A. Statutory sanctions for unreasonable conduct
Arizona law authorizes fee-shifting and monetary consequences when a party or attorney:
- pursues claims without substantial justification
- litigates primarily for delay or harassment
- unreasonably expands proceedings
- abuses discovery
This gives real consequences to the idea that litigation must stay within reasonable bounds.
B. Rule-based reasonableness in filings and settlement dynamics
Arizona’s civil rules also rely on reasonableness as a gatekeeper:
- Filings must be made after reasonable inquiry and for proper purposes.

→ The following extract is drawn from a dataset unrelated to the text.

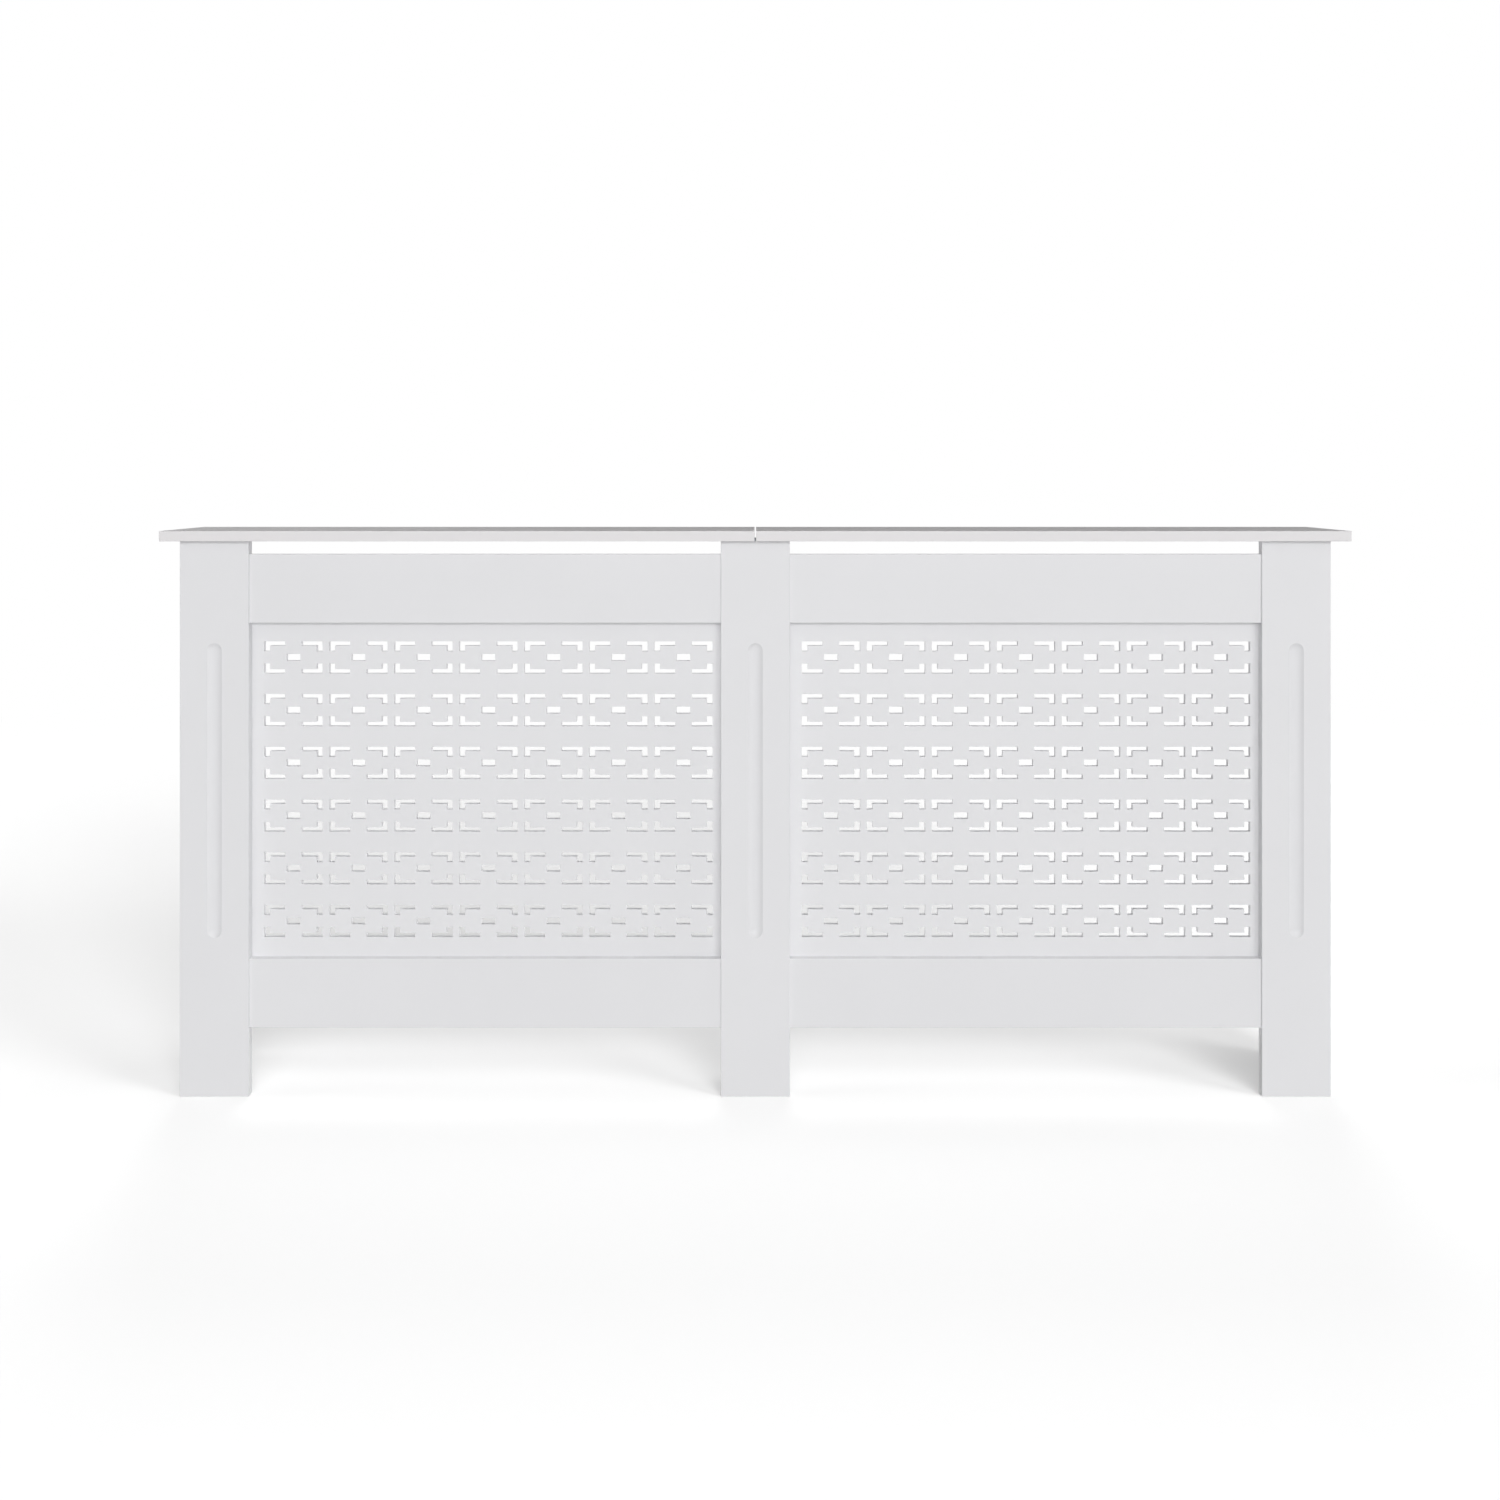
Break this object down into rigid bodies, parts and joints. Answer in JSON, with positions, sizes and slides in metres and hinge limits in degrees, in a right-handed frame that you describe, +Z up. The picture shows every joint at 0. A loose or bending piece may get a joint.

- Offer-of-judgment rules tie cost-shifting to outcomes and focus on fees and costs reasonably incurred as of the offer date.
Why this matters:
“Reasonable” often determines whether you pay only your own costs—or part of the other side’s.
6. How Courts Tend to Decide “Reasonableness” Disputes
Across fees, time, and conduct, courts tend to reward parties who are:
- Clear about the frame
Reasonable for what—and under what authority? - Anchored to real-world comparators
Market rates, customary practice, typical timelines. - Documented contemporaneously
Time entries, invoices, emails, change orders, status updates. - Proportional
Effort that fits the stakes and complexity. - Consistent
Positions that do not shift once a dispute begins. - Moderate
Courts are often skeptical of extremes; reasonableness usually looks measured.
FAQs
Is “reasonable” the same as “fair”?
Not exactly. Reasonableness is an evidence-based legal evaluation. Fairness may be an outcome, but it is not the test.
If my contract allows “reasonable attorney fees,” do I automatically recover them?
No. Courts typically evaluate both entitlement and amount through discretionary factors and proof.
Can I recover everything I spent on lawyers?
Not necessarily. Courts scrutinize necessity and proportionality, and awards may differ from actual billing.
Bottom Line
In Arizona civil practice, “reasonable” usually means:
- context-driven, not absolute
- evidence-dependent, not assertion-based
- a range, not a single point
Parties who treat “reasonable” as something they must prove and explain are usually ahead of those who treat it as something they can simply claim.